O: Why do you think so many filmmakers have been inspired by the French New Wave, and more specifically by the films you made with Godard?
AK: I guess they liked it. I'm very flattered. You know, Tarantino called his production company A Band Apart, which is a film that Jean-Luc made.
O: And in Pulp Fiction, Uma Thurman's character's hair is clearly modeled on yours in Bande À Part.

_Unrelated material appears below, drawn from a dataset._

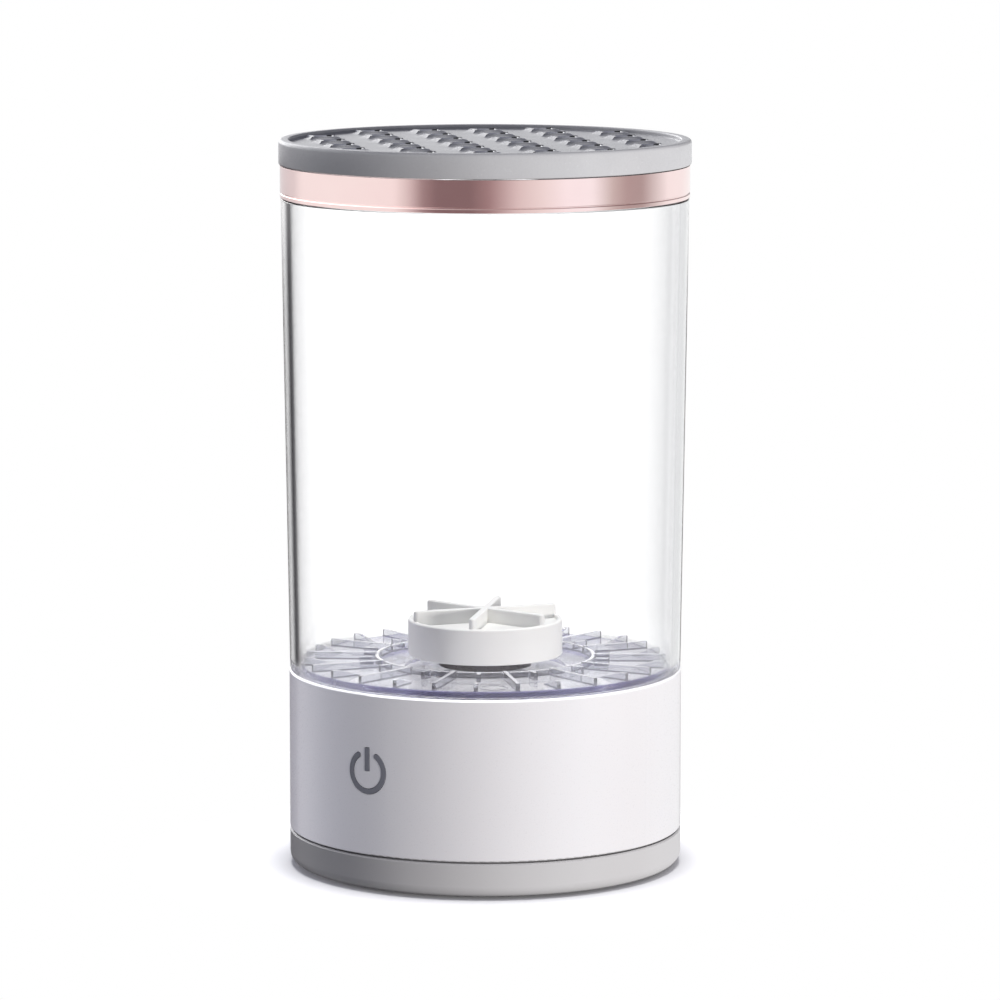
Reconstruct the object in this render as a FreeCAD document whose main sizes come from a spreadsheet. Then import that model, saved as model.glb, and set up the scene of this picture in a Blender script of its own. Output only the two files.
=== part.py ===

AK: Yes, it's very flattering. Also, George Cukor, when I worked with him in Justine in the '70s, he knew about Jean-Luc very, very much. He knew everybody. He taught me so much, George Cukor. I loved to work with George, because he would say to me, "Anna, if you take the dialogue, and you say it in an angry way, and in a timid way, in a lovely way, if you say it all kinds of ways that you think of–you know, arrogant, everything–then, when you've slept all night, the next morning, everything will come back to you. Then you can really do the part with a lot of small differences." Do you understand what I'm saying? Oh, my English, it is not good enough. Then, you see, you get a lot more out of your character, because you've done all that work at home. Jean-Luc would say that an actor had to work in front of his mirror every day for eight hours. And [the actors] would sit there, because we were very young at the time, and we would laugh and say, "What do you mean by that?" And he would say, "Don't you understand that if somebody is going to work, he's going to work at least eight hours a day? Why would you not work eight hours a day in front of your mirror to learn about yourself, to learn about what you're doing, to learn how ridiculous you can be, how good you can be, how stupid you can be, and so-and-so?" Of course, he was right that we should all do that every day, even when we're not working, because after all, everybody's working eight hours a day.